When it comes to traditional diagnostics of cancer, regardless of its kinds, doctors have been treating their patients only with bulk RNA-based analysis. But, as many of us realize today in the cancer research field, we know that the reason cancer is so hard to treat is that it is an extremely heterogeneous population of cells. We understand that each cell is its own universe. Understanding each of these universes is only possible by single-cell RNA analysis, and this will be key to taking any step closer to finding effective treatments for cancer. The scRNA technology may have much room to mature, but we’re working on it excited about its potential.

What products do you have?

We supply INVIVO, our signature 3D bioprinter. Plus, we supply 3D printers for material engineering and advanced prototyping in biomedical fields with materials like PEEK and ULTEM.

Do you have high hopes for PEEK? PCL? Other materials?

We have been paying a great deal of attention to broadening applications for medical-grade PCL and PEEK, especially in the applications of bone regenerative matrix and customized pill fabrication.
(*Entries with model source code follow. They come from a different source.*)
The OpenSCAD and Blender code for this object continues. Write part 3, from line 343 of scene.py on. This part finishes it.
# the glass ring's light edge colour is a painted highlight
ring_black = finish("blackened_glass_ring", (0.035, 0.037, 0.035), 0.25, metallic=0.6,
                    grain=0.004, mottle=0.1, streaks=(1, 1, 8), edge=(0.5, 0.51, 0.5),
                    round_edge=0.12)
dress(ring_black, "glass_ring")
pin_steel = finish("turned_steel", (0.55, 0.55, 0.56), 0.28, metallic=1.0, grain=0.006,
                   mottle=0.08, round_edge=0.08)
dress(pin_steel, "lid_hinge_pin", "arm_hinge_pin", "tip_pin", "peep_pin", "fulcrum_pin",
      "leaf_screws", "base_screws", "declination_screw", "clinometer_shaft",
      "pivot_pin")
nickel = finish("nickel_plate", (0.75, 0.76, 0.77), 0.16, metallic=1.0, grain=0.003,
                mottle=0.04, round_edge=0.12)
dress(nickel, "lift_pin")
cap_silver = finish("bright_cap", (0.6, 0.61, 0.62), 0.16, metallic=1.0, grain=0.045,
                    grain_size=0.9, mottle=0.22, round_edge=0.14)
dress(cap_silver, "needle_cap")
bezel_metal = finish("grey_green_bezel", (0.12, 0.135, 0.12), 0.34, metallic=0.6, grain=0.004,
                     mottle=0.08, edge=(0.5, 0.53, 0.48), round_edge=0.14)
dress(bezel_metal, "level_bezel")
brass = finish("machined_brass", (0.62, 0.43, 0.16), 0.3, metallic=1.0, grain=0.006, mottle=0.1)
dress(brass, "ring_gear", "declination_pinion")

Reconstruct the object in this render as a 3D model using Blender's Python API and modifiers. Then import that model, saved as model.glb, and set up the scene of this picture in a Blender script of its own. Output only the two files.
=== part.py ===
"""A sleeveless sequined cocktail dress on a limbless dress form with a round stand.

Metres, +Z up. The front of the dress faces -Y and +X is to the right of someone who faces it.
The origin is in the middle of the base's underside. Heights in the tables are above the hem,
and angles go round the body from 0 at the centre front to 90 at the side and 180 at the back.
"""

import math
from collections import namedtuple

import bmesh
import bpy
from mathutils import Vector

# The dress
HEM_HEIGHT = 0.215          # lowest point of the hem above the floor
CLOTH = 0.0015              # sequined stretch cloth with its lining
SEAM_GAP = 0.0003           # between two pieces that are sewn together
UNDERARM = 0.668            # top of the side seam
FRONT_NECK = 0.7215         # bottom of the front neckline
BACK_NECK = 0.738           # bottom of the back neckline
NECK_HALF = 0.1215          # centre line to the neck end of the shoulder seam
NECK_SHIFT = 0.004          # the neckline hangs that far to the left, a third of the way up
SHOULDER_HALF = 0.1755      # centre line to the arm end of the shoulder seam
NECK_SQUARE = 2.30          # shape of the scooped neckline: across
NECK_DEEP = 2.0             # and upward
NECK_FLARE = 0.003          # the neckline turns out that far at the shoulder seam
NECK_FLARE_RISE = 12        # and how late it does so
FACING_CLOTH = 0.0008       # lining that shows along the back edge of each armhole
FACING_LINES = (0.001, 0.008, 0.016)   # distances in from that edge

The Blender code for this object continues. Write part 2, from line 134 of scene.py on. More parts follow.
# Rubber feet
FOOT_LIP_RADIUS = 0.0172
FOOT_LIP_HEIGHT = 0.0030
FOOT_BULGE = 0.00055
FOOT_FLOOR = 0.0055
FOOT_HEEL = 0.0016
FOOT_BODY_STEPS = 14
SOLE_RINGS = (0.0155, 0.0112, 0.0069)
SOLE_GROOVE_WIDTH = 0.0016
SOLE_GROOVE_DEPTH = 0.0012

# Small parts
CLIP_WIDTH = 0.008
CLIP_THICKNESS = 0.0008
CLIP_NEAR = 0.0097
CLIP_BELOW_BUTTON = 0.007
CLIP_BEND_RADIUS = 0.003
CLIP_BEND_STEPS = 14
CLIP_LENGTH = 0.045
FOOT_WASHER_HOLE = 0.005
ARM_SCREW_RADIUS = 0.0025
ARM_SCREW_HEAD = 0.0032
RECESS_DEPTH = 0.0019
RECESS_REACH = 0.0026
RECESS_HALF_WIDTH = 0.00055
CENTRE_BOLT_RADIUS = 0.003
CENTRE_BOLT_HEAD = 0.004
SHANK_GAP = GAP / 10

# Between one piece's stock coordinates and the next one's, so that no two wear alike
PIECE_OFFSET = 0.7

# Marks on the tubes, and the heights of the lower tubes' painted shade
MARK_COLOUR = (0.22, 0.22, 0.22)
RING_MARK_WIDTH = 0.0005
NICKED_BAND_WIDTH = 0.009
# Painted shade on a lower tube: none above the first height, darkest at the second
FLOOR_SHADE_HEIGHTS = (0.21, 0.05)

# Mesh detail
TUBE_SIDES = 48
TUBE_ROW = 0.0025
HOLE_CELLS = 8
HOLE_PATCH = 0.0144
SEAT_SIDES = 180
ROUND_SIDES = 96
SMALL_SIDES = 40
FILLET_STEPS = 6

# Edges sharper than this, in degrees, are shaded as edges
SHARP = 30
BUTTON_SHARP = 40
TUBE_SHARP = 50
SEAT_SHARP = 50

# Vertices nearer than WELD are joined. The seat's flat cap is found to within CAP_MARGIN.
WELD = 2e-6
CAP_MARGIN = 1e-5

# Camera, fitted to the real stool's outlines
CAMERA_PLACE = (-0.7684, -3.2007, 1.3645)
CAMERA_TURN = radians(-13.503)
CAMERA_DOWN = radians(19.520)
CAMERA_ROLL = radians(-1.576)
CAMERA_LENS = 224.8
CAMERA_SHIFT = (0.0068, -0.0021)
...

However, the greatest focus of our energy lies not on synthetic plastics, but on natural ingredients like human ECM as a supportive materials for 3D printed living cells. 

What are the challenges in bioprinting?

The biggest challenge that all industrial players of 3D bioprinting face is closing the gap between the technology we supply and the actual needs of our customers in the bioprinting research. A key part of these needs is to understand that bio 3D printing, unlike industrial 3D printing, is not only about manufacturing structures with architectural stability but about promoting cell ingrowth and considering the impact of manufacture on cell viability. Based on a constant probe into such understanding, we are building a base for developing next-generation bioprinting technologies and biomaterial applications.